Right now you can access the datastore externally via the remote_api shim or an API you put on your app. Performance isn't great. (An OData-style HTTP interface to the datastore seems like an obvious addition.)

Specific to my query: you say you're excited about Google's EC2 equivalent. I'd be more excited about the managed Hadoop that's likely the next step along your dev path whether you're aware of it yet or not. Custom mapreduce operations against the Google App Engine datastore, ironically, really suck and are really expensive.

So... was this general excitement or is there something specific you want to do with App Engine but you can't yet? And have you estimated out the transactional costs for walking across your full record set even if they gave you access to it?

You're likely going to find yourself stuffing at least some things in a SQL store and talking to that.

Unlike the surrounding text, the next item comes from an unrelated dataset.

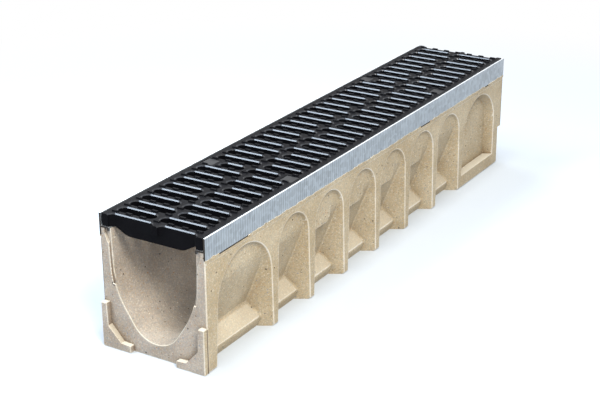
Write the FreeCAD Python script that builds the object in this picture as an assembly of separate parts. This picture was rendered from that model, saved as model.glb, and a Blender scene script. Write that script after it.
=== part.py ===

Ah. Well, first of all, we have already gone through the pain of building a pipeline to export the majority of our heavy data analytics to a Hadoop/Hive setup on EC2. So, yes, we only use App Engine's mapreduce in certain cases where it makes sense.

However, what I'm specifically referring to in this blog post is the ability to keep relying on App Engine's datastore for the everyday work involved in serving our application (forget the mapreduce stuff) while gaining more flexibility to run non-App Engine pieces of software on the virtual servers without suffering the App Engine-to-EC2 latency pain.

A trivial example would be Lucene (right now we have to run it on EC2 and communicate back'n'forth). Another example would be our own memcached servers that we control the size of.

That's exactly my point in the post. This won't break down in App Engine's datastore, which is unique.

We don't have to worry about it, because performance scales with the size of each query's result set, not the size of our data.

On any other system, you'd have to worry about it. That's a (for now) unique opportunity Google has w/ compute engine, IMHO.